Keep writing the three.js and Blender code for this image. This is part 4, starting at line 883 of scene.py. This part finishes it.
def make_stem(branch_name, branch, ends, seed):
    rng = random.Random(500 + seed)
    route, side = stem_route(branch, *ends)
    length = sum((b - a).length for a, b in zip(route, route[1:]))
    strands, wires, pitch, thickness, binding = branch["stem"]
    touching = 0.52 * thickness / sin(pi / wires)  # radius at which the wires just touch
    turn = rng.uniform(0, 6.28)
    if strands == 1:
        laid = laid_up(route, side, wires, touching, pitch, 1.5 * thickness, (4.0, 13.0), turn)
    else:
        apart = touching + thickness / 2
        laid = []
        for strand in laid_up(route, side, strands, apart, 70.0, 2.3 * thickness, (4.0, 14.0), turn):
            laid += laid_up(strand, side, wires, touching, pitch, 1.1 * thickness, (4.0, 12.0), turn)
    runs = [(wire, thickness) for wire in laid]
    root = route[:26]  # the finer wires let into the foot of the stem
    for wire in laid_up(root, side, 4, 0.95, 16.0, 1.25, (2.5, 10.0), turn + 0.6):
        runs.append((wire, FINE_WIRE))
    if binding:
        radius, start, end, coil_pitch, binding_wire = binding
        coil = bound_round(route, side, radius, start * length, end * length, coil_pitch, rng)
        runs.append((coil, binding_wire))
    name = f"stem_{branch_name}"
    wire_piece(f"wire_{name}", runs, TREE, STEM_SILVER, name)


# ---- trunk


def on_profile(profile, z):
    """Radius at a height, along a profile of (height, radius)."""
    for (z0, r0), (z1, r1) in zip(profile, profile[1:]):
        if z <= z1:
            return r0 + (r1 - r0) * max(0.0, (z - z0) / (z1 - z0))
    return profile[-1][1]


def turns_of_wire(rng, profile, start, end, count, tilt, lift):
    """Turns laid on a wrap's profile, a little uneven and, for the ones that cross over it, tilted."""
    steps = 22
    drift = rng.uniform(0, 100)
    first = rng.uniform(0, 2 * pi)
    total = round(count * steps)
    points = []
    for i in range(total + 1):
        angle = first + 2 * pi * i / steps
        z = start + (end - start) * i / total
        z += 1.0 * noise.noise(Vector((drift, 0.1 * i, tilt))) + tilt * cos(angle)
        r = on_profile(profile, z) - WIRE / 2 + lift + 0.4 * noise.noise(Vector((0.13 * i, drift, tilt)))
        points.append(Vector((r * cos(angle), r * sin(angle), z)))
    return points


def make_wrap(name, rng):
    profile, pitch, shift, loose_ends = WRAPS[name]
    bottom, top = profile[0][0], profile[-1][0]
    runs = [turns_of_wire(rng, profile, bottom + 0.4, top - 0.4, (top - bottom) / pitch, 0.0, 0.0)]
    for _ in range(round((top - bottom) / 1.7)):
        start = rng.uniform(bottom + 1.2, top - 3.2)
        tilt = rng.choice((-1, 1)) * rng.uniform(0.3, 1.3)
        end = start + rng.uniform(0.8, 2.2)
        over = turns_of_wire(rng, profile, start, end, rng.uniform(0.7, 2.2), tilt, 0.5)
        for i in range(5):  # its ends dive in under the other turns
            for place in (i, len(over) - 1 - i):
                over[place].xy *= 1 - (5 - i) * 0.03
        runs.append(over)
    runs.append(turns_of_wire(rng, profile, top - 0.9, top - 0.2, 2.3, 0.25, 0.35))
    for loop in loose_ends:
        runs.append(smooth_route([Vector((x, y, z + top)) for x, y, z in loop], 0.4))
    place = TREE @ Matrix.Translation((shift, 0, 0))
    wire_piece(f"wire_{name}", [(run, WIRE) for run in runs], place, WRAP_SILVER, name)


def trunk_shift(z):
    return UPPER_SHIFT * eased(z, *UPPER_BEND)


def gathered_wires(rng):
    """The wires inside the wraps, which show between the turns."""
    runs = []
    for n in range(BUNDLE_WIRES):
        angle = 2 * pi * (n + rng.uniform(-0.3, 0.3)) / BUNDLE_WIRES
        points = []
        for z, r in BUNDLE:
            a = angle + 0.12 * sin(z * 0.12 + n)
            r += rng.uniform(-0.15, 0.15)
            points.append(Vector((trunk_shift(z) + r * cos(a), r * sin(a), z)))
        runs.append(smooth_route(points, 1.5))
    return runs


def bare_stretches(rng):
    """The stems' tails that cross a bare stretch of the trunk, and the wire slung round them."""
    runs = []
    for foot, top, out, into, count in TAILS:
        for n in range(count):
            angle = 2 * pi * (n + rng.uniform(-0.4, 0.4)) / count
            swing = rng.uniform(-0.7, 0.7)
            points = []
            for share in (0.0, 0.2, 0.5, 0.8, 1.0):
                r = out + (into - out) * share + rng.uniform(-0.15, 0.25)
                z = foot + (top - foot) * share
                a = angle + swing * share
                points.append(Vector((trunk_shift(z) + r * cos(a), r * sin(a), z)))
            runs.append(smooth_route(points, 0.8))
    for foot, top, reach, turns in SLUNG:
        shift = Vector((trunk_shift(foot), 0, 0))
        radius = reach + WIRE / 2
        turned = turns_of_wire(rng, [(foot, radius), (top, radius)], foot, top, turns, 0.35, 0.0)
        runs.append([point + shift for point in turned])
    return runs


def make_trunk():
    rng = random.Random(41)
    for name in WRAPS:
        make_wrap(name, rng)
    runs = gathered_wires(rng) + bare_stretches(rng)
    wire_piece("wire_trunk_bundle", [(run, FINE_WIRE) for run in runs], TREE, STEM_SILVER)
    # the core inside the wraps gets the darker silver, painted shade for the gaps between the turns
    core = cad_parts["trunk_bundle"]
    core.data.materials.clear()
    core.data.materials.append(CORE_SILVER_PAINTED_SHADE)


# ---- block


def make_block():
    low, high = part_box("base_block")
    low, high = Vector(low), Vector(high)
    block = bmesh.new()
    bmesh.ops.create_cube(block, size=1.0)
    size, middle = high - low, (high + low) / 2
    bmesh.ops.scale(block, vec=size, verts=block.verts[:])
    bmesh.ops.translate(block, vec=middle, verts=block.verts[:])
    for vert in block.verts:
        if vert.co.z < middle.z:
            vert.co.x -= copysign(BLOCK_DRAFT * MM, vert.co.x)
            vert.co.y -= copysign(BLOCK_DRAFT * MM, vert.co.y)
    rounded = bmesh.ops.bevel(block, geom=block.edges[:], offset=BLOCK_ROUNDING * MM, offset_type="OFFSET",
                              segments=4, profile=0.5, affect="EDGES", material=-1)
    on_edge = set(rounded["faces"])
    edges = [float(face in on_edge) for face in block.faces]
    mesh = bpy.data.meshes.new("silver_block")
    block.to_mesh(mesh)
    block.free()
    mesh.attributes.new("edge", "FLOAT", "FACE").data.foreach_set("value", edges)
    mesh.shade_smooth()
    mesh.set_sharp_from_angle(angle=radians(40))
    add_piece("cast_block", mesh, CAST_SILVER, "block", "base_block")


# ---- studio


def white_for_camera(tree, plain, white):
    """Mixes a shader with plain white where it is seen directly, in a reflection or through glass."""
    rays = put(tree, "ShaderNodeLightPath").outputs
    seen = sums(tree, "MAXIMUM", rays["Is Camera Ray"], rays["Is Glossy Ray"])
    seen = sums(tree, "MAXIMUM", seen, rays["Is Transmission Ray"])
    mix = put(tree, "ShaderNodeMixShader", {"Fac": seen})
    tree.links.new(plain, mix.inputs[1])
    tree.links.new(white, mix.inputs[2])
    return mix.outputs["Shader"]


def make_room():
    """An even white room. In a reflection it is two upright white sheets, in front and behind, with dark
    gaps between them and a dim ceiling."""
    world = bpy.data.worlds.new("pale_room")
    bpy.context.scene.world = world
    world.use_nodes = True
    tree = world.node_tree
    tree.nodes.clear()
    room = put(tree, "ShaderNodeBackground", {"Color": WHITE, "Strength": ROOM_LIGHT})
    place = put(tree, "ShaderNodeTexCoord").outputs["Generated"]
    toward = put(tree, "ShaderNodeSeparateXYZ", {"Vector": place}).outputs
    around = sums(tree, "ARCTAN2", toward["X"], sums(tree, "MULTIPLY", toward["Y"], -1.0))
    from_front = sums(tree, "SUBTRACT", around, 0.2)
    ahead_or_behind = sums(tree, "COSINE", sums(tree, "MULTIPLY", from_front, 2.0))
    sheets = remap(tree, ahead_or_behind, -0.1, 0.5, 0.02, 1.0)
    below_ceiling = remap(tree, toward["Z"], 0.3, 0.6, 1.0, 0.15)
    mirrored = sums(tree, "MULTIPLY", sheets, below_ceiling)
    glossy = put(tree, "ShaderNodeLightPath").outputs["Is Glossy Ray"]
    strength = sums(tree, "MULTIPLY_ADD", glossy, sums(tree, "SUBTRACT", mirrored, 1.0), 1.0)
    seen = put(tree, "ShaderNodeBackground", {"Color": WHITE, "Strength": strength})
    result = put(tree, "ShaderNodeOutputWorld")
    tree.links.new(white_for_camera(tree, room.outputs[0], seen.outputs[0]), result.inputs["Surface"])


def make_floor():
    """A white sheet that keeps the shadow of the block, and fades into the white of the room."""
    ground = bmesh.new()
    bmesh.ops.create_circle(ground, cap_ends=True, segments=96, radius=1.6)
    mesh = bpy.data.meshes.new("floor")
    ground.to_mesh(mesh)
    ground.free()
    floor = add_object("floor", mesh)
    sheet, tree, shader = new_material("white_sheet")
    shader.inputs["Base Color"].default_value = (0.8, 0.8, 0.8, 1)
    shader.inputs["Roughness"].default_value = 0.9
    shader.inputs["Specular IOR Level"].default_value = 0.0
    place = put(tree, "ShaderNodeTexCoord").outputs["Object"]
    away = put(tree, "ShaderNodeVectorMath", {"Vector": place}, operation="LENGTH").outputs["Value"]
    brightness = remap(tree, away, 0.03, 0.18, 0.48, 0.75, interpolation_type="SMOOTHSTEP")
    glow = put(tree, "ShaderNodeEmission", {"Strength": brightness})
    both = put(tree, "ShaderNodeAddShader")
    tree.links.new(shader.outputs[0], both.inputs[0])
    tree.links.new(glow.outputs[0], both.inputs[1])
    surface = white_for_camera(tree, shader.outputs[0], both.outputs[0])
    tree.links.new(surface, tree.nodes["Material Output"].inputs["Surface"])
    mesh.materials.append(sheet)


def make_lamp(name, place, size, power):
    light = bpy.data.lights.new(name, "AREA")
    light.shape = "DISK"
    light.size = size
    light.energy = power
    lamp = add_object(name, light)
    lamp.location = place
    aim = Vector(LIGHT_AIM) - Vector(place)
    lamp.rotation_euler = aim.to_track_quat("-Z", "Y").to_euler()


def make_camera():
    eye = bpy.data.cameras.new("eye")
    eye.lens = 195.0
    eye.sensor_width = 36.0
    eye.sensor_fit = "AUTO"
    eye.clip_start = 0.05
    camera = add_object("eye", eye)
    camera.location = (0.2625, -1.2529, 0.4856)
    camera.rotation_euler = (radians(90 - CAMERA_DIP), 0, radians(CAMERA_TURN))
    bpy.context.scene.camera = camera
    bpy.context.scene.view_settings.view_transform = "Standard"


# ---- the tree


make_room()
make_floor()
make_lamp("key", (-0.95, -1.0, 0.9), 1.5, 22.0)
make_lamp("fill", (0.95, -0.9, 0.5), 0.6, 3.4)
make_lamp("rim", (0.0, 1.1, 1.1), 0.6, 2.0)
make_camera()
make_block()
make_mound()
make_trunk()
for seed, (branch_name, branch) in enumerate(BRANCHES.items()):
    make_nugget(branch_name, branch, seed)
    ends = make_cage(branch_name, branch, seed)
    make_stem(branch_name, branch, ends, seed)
*****
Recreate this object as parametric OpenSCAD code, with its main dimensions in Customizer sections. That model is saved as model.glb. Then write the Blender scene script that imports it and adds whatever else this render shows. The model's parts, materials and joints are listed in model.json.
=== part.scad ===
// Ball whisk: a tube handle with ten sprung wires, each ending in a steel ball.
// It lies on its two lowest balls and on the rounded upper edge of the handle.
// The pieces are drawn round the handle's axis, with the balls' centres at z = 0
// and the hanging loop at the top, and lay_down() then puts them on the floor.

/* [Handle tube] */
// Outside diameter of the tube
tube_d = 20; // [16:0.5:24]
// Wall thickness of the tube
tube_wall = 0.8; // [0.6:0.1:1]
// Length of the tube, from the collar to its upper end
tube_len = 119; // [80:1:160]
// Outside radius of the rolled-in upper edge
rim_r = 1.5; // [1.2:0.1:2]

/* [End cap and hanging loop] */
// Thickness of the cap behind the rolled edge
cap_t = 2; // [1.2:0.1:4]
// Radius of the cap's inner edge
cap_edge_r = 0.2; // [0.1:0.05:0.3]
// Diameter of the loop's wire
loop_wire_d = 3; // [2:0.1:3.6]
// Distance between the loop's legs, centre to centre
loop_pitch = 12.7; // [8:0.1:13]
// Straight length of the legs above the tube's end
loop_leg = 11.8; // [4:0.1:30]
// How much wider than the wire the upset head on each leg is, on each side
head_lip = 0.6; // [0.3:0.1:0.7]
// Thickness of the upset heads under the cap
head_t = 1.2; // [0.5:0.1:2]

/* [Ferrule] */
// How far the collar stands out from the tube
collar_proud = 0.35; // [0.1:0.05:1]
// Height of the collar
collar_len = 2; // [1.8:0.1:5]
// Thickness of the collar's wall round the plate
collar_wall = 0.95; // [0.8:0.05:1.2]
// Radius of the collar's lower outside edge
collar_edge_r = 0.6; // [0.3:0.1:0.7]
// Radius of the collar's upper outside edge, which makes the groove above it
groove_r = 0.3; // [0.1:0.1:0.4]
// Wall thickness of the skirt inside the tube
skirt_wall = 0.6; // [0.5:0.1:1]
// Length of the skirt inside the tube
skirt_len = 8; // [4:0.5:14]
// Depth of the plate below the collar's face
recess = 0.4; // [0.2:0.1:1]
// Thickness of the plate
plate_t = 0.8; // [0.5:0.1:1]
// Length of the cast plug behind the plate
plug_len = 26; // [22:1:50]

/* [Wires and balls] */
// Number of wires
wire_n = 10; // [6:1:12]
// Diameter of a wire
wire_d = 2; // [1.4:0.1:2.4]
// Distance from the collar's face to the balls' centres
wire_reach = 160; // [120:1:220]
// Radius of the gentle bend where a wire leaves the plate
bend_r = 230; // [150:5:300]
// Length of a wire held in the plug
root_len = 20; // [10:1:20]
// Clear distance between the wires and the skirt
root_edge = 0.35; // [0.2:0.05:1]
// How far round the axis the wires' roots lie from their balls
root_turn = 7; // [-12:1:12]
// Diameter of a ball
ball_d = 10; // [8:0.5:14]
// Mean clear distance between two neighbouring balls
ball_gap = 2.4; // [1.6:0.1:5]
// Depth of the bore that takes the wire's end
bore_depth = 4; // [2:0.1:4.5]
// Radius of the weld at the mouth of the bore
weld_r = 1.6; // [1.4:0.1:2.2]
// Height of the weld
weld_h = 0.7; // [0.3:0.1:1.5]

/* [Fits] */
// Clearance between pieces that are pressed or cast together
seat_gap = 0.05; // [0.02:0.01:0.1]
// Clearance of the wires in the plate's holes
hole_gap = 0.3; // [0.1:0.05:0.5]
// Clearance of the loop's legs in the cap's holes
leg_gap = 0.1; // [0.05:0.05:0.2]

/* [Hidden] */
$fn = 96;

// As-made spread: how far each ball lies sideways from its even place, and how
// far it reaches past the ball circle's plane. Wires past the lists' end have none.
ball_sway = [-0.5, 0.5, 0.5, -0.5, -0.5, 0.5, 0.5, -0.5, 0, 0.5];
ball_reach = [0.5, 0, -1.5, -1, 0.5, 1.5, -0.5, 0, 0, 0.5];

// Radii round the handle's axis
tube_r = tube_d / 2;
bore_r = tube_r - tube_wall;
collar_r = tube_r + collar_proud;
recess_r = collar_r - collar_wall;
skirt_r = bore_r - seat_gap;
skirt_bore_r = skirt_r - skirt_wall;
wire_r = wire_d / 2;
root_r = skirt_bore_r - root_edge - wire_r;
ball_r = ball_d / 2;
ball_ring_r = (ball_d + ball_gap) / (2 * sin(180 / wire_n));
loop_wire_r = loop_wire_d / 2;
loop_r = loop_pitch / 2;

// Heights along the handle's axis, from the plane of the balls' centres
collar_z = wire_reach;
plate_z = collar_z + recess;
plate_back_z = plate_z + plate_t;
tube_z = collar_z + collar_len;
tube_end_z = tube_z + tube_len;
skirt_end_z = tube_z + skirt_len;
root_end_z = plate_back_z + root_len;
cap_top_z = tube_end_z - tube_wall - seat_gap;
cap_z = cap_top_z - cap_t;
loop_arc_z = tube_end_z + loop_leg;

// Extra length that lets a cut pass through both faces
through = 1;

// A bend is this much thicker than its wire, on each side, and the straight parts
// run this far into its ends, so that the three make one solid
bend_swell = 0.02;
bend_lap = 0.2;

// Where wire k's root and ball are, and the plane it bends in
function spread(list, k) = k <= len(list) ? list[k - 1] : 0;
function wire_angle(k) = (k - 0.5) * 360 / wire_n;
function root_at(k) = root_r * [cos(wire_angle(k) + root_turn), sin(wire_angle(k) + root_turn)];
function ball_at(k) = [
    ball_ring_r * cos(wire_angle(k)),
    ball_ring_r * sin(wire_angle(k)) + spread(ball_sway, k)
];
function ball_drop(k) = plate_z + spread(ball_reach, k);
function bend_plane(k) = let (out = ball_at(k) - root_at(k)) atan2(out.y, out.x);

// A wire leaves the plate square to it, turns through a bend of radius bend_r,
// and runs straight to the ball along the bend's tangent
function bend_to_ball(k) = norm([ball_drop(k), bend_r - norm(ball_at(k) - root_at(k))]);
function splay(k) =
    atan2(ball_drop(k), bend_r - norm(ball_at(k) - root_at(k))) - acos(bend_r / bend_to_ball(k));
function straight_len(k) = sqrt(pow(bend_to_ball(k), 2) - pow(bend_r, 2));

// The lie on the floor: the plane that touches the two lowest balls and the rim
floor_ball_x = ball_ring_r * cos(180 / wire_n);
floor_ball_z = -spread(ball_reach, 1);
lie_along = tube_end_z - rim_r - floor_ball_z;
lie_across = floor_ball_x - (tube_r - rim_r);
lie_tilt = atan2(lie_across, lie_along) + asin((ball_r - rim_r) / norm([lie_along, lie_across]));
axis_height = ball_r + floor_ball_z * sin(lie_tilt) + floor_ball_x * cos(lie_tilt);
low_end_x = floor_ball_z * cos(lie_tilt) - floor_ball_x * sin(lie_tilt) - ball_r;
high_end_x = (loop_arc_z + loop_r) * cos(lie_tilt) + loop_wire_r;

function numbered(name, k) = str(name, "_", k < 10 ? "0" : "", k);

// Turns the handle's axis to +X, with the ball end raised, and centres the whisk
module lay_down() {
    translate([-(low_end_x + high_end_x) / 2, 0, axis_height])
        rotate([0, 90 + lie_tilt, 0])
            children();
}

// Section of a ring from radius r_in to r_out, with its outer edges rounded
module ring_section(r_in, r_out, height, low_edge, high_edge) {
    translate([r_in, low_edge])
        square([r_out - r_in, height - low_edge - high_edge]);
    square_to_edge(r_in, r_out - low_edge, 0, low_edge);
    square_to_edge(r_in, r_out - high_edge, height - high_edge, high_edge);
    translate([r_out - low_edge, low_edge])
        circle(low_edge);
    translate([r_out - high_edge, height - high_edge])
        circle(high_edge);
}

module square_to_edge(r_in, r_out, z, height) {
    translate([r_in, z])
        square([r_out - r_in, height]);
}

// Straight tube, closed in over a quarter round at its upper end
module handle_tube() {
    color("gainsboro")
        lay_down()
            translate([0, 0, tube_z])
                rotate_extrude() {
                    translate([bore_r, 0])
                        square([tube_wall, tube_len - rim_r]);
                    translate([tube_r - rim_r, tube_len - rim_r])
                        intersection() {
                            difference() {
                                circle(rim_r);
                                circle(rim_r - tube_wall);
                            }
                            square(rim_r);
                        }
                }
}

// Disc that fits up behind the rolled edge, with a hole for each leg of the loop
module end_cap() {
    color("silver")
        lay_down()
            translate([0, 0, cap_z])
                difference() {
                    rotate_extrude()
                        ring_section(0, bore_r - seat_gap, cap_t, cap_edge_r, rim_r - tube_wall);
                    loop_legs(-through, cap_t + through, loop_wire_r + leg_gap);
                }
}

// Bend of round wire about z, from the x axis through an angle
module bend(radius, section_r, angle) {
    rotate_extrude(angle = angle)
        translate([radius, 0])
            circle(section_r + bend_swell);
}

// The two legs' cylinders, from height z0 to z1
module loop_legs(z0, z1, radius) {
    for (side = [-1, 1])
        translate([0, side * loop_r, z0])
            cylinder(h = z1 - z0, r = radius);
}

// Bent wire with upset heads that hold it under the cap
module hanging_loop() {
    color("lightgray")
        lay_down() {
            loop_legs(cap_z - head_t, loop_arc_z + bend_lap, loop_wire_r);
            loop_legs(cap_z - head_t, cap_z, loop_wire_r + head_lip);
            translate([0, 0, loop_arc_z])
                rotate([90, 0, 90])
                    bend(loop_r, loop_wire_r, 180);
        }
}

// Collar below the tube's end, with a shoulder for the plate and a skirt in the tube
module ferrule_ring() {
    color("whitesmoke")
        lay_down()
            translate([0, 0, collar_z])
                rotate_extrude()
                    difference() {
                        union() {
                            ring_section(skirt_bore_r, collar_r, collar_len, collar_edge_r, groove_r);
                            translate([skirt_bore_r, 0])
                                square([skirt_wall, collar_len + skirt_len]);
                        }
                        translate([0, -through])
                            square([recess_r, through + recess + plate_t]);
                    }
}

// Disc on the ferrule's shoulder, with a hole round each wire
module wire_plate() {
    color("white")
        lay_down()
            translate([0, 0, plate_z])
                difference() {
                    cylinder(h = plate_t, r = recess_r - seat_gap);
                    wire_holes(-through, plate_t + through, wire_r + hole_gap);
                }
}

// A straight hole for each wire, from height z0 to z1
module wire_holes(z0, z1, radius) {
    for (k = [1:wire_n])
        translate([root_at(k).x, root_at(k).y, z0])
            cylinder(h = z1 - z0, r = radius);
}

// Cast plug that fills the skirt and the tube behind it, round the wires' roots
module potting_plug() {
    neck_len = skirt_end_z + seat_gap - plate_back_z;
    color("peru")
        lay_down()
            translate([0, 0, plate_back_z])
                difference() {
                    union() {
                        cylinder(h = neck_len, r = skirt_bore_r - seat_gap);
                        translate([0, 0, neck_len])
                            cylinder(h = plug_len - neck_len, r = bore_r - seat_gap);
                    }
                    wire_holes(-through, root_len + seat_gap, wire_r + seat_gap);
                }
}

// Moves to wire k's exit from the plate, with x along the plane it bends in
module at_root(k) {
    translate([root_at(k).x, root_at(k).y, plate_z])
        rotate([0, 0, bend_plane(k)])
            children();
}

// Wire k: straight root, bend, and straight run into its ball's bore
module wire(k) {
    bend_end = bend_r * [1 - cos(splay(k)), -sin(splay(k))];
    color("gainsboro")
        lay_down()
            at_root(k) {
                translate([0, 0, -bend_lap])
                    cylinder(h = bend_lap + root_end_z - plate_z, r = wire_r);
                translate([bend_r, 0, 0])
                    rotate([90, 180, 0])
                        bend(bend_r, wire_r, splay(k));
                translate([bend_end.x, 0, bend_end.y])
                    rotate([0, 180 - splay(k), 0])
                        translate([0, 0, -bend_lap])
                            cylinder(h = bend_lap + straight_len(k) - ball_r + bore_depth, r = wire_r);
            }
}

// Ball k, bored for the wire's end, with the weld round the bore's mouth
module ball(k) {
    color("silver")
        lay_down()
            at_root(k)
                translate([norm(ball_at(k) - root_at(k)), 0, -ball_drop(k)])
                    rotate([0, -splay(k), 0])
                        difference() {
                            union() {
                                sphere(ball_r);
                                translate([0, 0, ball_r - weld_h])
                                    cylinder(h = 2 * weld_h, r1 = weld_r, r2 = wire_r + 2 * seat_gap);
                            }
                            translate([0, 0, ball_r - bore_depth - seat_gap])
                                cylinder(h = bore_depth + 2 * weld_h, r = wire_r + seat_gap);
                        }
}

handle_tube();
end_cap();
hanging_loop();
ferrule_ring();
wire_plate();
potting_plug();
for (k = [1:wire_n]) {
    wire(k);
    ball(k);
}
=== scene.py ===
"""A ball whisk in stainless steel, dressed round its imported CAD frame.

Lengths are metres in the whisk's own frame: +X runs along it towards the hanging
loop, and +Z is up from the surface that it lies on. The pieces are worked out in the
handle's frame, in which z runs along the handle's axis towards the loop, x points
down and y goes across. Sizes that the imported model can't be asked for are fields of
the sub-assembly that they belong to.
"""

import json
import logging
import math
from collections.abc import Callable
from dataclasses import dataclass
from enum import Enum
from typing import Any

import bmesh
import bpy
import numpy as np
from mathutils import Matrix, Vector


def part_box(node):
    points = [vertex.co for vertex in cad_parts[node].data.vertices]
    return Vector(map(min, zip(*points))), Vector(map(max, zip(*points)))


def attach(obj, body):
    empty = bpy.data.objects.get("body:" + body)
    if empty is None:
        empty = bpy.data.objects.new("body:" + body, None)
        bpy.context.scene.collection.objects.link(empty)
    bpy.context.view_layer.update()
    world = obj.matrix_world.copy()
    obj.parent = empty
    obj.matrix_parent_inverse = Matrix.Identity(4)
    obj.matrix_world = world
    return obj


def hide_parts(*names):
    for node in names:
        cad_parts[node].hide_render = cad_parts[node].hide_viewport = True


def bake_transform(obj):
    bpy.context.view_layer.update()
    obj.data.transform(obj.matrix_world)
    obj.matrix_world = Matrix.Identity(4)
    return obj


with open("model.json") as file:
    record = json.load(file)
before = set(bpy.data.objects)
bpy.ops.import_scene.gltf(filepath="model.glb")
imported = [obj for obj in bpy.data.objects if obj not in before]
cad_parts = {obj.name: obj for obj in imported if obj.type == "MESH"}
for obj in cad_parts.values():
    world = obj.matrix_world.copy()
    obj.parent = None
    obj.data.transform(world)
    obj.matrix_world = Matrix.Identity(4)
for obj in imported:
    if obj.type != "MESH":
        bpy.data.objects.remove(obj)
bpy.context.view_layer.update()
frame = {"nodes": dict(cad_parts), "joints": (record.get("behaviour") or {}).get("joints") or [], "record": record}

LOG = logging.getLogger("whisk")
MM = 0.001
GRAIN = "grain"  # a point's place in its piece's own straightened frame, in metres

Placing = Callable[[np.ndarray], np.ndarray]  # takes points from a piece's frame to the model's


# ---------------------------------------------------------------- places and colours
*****
§ What you should do: Keep both end lines and retype everything in the records above from the line containing "obj.data.transform(world)" through the line containing "places and colours", exactly, with nothing else.

§ Exercise answer:
    obj.data.transform(world)
    obj.matrix_world = Matrix.Identity(4)
for obj in imported:
    if obj.type != "MESH":
        bpy.data.objects.remove(obj)
bpy.context.view_layer.update()
frame = {"nodes": dict(cad_parts), "joints": (record.get("behaviour") or {}).get("joints") or [], "record": record}

LOG = logging.getLogger("whisk")
MM = 0.001
GRAIN = "grain"  # a point's place in its piece's own straightened frame, in metres

Placing = Callable[[np.ndarray], np.ndarray]  # takes points from a piece's frame to the model's


# ---------------------------------------------------------------- places and colours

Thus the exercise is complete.